## Task to carry out
Return verbatim the run of lines that opens with the line holding "What FreeCAD Python" and closes with the last line of the records.

## Records provided
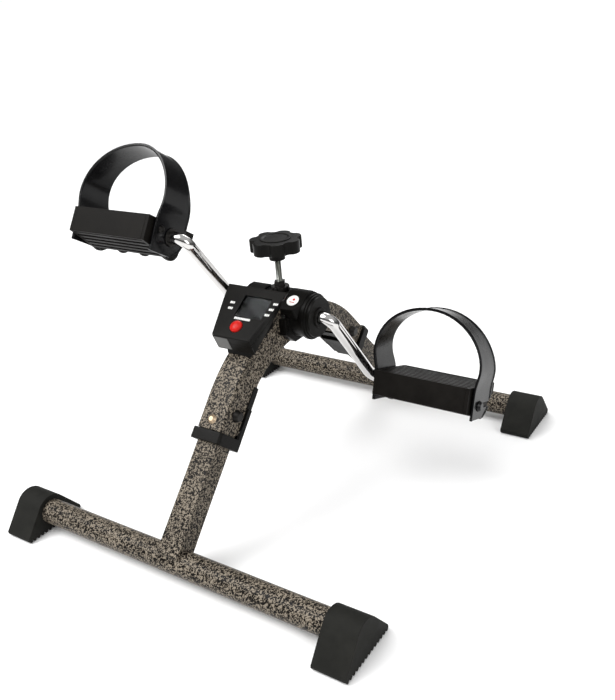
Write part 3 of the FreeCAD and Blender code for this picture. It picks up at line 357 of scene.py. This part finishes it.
def strap_vinyl():
    """Glossy black vinyl, slightly wavy."""
    finish = Finish("strap_vinyl", (0.0035, 0.0035, 0.004), 0.16, Specular_IOR_Level=0.17,
                    Coat_Weight=0.06, Coat_Roughness=0.05)
    wave = finish.noise(28, 2, 0.5)
    finish.set("Roughness", finish.span(wave, 0.3, 0.7, 0.16, 0.30))
    finish.bump(wave, 1.2 * MM, 0.35)
    finish.bump(finish.noise(900), 0.1 * MM, 0.2)


def chrome_rod():
    """Chrome plate over drawn rod, its sheen streaked along X."""
    streaks = (0.15, 1, 1)
    finish = Finish("chrome_rod", (0.62, 0.61, 0.60), 0.07, 1.0)
    drawn = finish.noise(300, 2, 0.5, where=finish.stretched(streaks))
    finish.set("Roughness", finish.span(drawn, 0.3, 0.7, 0.05, 0.13))
    finish.bump(finish.noise(70), 0.2 * MM, 0.2)


def plated(slot, colour, rough, tint):
    """Plated or blackened steel with a mottled sheen."""
    finish = Finish(slot, colour, rough, 1.0)
    cloud = finish.noise(220, 3, 0.6)
    finish.set("Base Color", finish.ramp(cloud, (0.3, colour), (0.7, tint)))
    finish.set("Roughness", finish.span(cloud, 0.3, 0.7, rough - 0.08, rough + 0.1))
    finish.bump(finish.noise(1500), 0.05 * MM, 0.3)


def printed(slot, colour, rough):
    """A printed label: flat colour with a faint paper grain."""
    finish = Finish(slot, colour, rough)
    grain = finish.noise(700)
    darker = tuple(channel * 0.9 for channel in colour)
    finish.set("Base Color", finish.ramp(grain, (0.4, darker), (0.6, colour)))
    finish.bump(grain, 0.05 * MM, 0.2)


def screen_glass():
    """Thin clear window with an uneven polish."""
    finish = Finish("screen_glass", (0.80, 0.82, 0.84), 0.03, Transmission_Weight=1.0, IOR=1.1,
                    Specular_IOR_Level=0.2)
    polish = finish.noise(90, 3, 0.6)
    finish.set("Roughness", finish.span(polish, 0.3, 0.7, 0.02, 0.08))


def red_plastic():
    """Glossy red of the button and of the badge's mark."""
    deep, bright = (0.42, 0.010, 0.007), (0.52, 0.014, 0.010)
    finish = Finish("red_plastic", (0.5, 0.012, 0.008), 0.3, Specular_IOR_Level=0.15,
                    Coat_Weight=0.05, Coat_Roughness=0.06)
    cloud = finish.noise(260)
    finish.set("Base Color", finish.ramp(cloud, (0.35, deep), (0.65, bright)))
    finish.bump(cloud, 0.1 * MM, 0.15)


hammered_paint()
foot_rubber()
strap_vinyl()
chrome_rod()
screen_glass()
red_plastic()
for slot, dark, light, rough, grain, deep in (
        ("black_plastic", (0.0030, 0.0028, 0.0024), (0.0062, 0.0058, 0.0050), 0.40, 1600, 0.12),
        ("knob_plastic", (0.0030, 0.0028, 0.0024), (0.0060, 0.0056, 0.0048), 0.34, 1500, 0.10),
        ("pedal_plastic", (0.0040, 0.0034, 0.0028), (0.0075, 0.0065, 0.0055), 0.46, 1400, 0.12),
        ("nylon", (0.010, 0.010, 0.011), (0.018, 0.018, 0.019), 0.42, 1500, 0.05),
        ("board_green", (0.02, 0.11, 0.05), (0.03, 0.15, 0.07), 0.4, 900, 0.05),
        ("display_grey", (0.030, 0.031, 0.030), (0.042, 0.043, 0.042), 0.3, 1200, 0.02)):
    moulded(slot, dark, light, rough, grain, deep * MM)
plated("zinc_steel", (0.30, 0.31, 0.28), 0.32, (0.42, 0.43, 0.40))
plated("yellow_zinc", (0.40, 0.30, 0.20), 0.46, (0.52, 0.41, 0.29))
plated("black_steel", (0.020, 0.019, 0.018), 0.38, (0.035, 0.033, 0.031))
printed("white_label", (0.82, 0.82, 0.80), 0.45)
printed("silver_label", (0.085, 0.085, 0.08), 0.4)


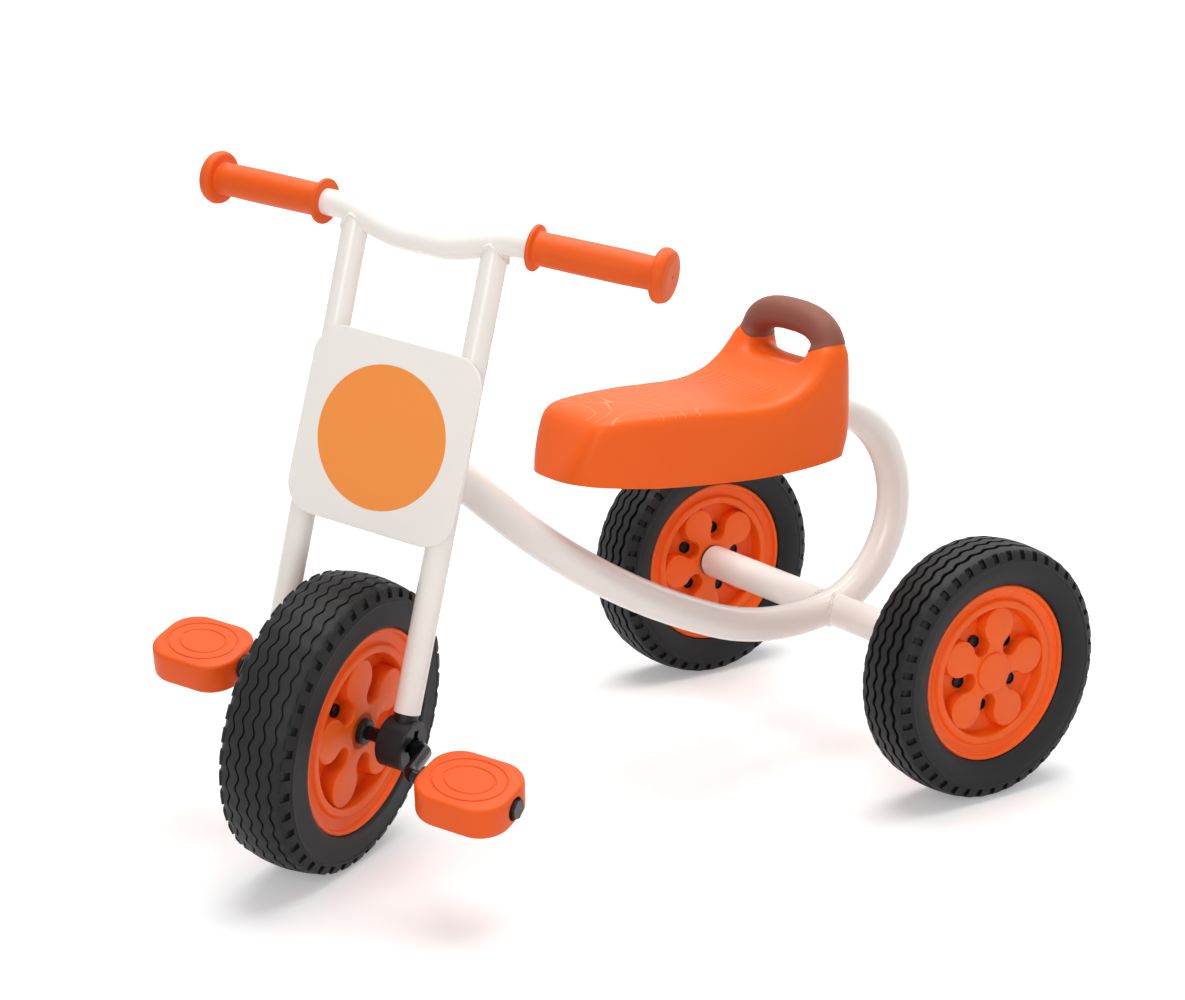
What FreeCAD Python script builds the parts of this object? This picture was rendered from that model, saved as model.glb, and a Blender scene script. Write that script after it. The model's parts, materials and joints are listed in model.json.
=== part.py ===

## Response to this task
What FreeCAD Python script builds the parts of this object? This picture was rendered from that model, saved as model.glb, and a Blender scene script. Write that script after it. The model's parts, materials and joints are listed in model.json.
=== part.py ===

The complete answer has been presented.